Stylometry is pretty good these days. At the 29C3 there was a talk that demostrated a 72% successful author attribution rate for some underground online forums. Underground meaning forums where illegal goods where sold, so the participants are interested in being anonymous. The idea that you can reasonable protect your anonymity by using a nickname is naive.
Replies from: asr↑ comment by asr · 2014-05-06T13:48:41.585Z · LW(p) · GW(p)
The idea that you can reasonable protect your anonymity by using a nickname is naive.
I think not so naive as all that. The effectiveness of a security measure depends on the threat. If your worry is "employers searching for my name or email address" then a pseudonym works fine. If your worry is "law enforcement checking whether a particular forum post was written by a particular suspect," then it's not so good. And if your worry is "they are wiretapping me or will search my computer", then the pseudonym is totally unhelpful.
I think in most LW contexts -- including drug discussions -- the former model is a better match. My impression is that security clearance investigations in the United States involve a lot of interviews with friends and family, but, at the present time, don't involve highly sophisticated computer analysis.

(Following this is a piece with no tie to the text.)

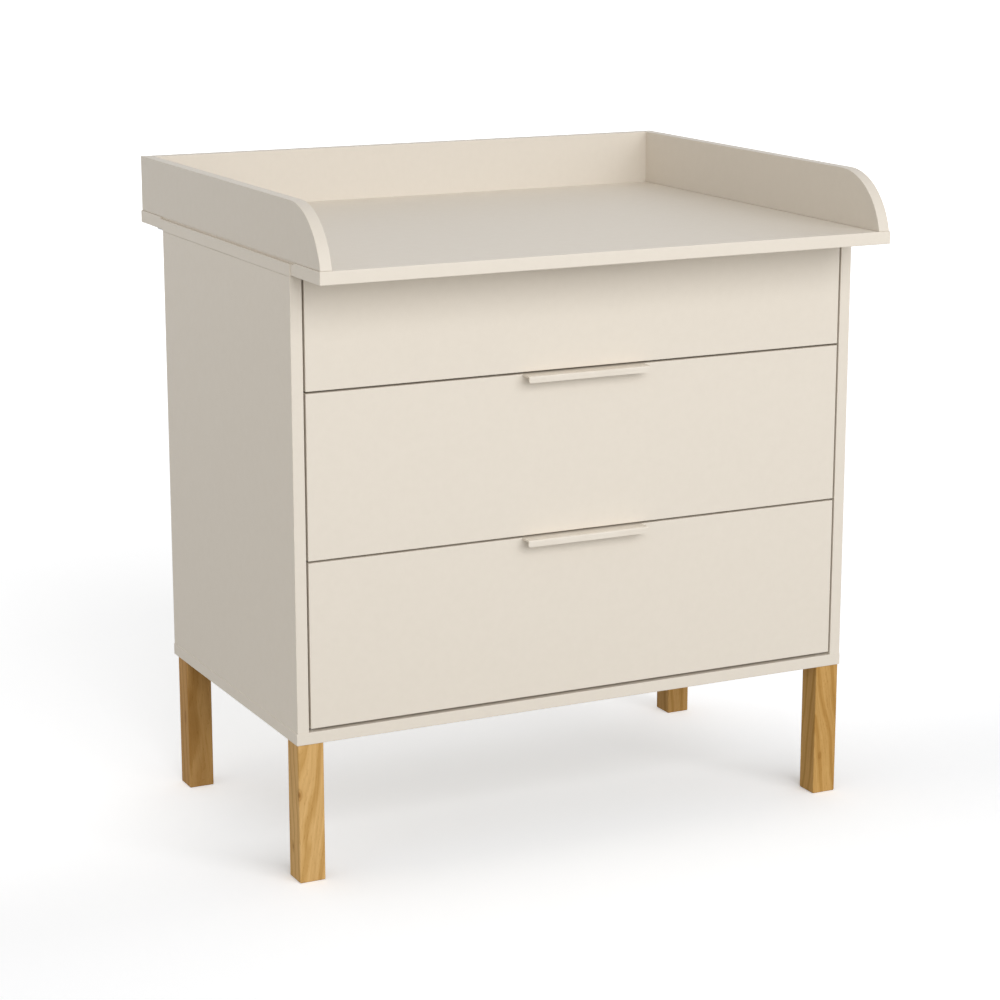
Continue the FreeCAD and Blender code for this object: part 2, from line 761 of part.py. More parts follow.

Replies from: ChristianKl↑ comment by ChristianKl · 2014-05-06T14:18:41.563Z · LW(p) · GW(p)
I think in most LW contexts -- including drug discussions -- the former model is a better match. My impression is that security clearance investigations in the United States involve a lot of interviews with friends and family, but, at the present time, don't involve highly sophisticated computer analysis.

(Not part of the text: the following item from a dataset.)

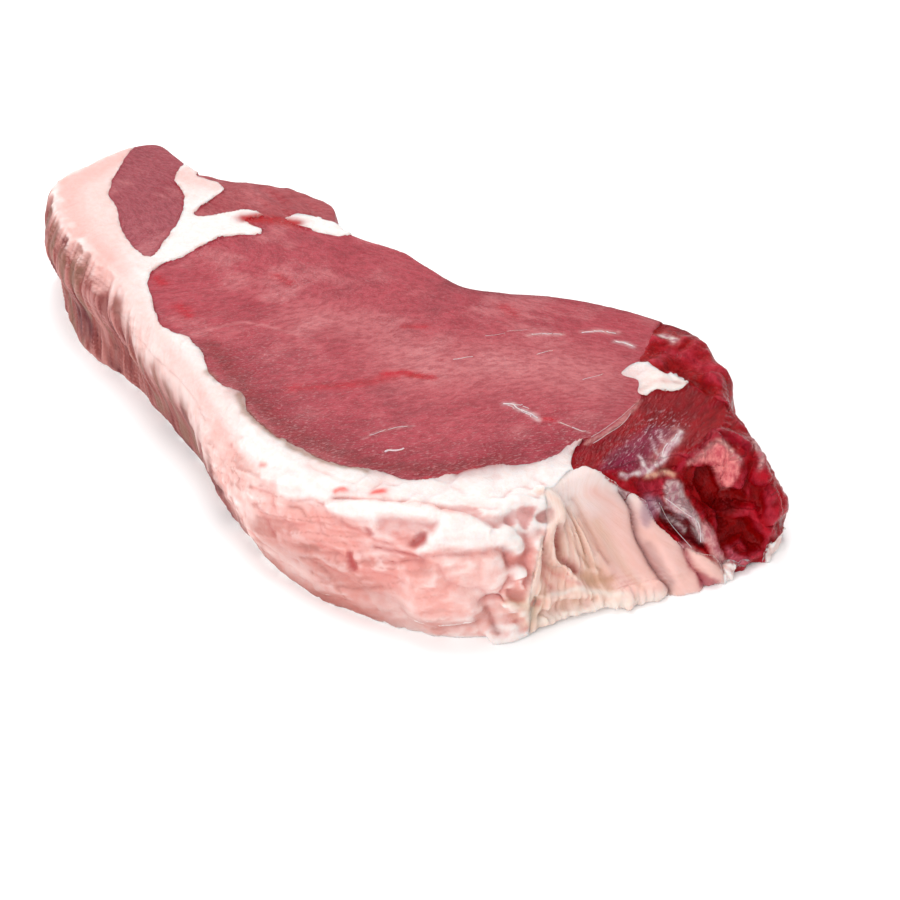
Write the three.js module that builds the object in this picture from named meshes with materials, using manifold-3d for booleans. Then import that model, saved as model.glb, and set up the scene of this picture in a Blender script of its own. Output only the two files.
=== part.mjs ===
// A raw sirloin steak: one slice cut across the loin, lying flat on its sawn face.
//
// Millimetres, +Z up. The slice lies along X: the thin tail is at -X and the thick chine end at +X.
// The fat cap runs round the -Y side and the side that lay against the ribs is at +Y.
// The origin is the middle of the slice's box, on the surface that it lies on.
//
// One whole slice is shaped first: a ring of stations round its girth, each with its own rounded rim
// and drawn-in foot. Upright cuts then divide it into its muscles, fat and sinew, each a solid
// that runs right through the slice, as the real layers do.

import * as THREE from 'three';
import { mergeVertices } from 'three/addons/utils/BufferGeometryUtils.js';
import Module from 'manifold-3d';

const wasm = await Module();
wasm.setup();

// Driving dimensions.
const THICKNESS = 27; // from the surface below to the flat of the top face
const GAP = 0.3; // clearance between two neighbouring solids
const FINE_STEP = 2.3; // spacing of stations round the lumpy front and the ragged end
const COARSE_STEP = 4.6; // spacing of stations round the smooth back and the tail
const WALL_LEVELS = 10; // rows of faces from the foot up to the rim
const TOP_RINGS = [0.97, 0.92, 0.83, 0.66, 0.36]; // rings of the top, as shares of the rim's reach
const HUB = new THREE.Vector3(0, 4, 0); // where the rings of the top and the underside close

const CHINE_DROP = 3; // how far the top falls towards the chine end
const CHINE_START = 63;
const CHINE_RUN = 38;
const TAIL_DROP = 0.4; // how far it falls towards the tail
const TAIL_START = -59;
const TAIL_RUN = 45;
const EYE_CROWN = 0.6; // the lean's low crown over the middle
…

Given the way the NSA works I would highly doubt that they don't check information in their databases when handing out a security clearance and run highly sophisticated computer analysis. The actual capabilities of those programs are going to be classified. The NSA doesn't want people to know about the capabilities they have.
In addition the internet doesn't forget. NSA computer programs might not be good enough at the present to catch it but they might be in five years. Especially the whole Snowden episode encouraged the NSA to invest a lot more effort into gathering data about possible leakers and have computer programs that analyse the behavior of people with a security clearance.
↑ comment by Eugine_Nier · 2014-04-27T05:16:37.285Z · LW(p) · GW(p)
What's the current policy on bare downvoting, as in downvoting a comment/post without giving at least a short explanation for why one did so?
Well, Eliezer's policy tends towards "replying to downvote-worthy comments tends to start flame wars and is thus discouraged".
Replies from: None↑ comment by [deleted] · 2014-04-27T05:19:59.607Z · LW(p) · GW(p)
Right, but then we invented "Tapping out" so that wouldn't become an issue.
Replies from: Eugine_Nier↑ comment by Eugine_Nier · 2014-04-27T05:23:06.572Z · LW(p) · GW(p)
"Tapping out" can be interpreted as conceding and is thus low status.
Replies from: None↑ comment by [deleted] · 2014-04-27T05:29:54.333Z · LW(p) · GW(p)
If you're that worried, link to the wikipage which defines away that connotation, like "I'm tapping out.".
Replies from: Eugine_Nier↑ comment by Eugine_Nier · 2014-04-27T05:36:01.194Z · LW(p) · GW(p)
Signaling doesn't work that way. I'd think someone who reads Game blogs would know that.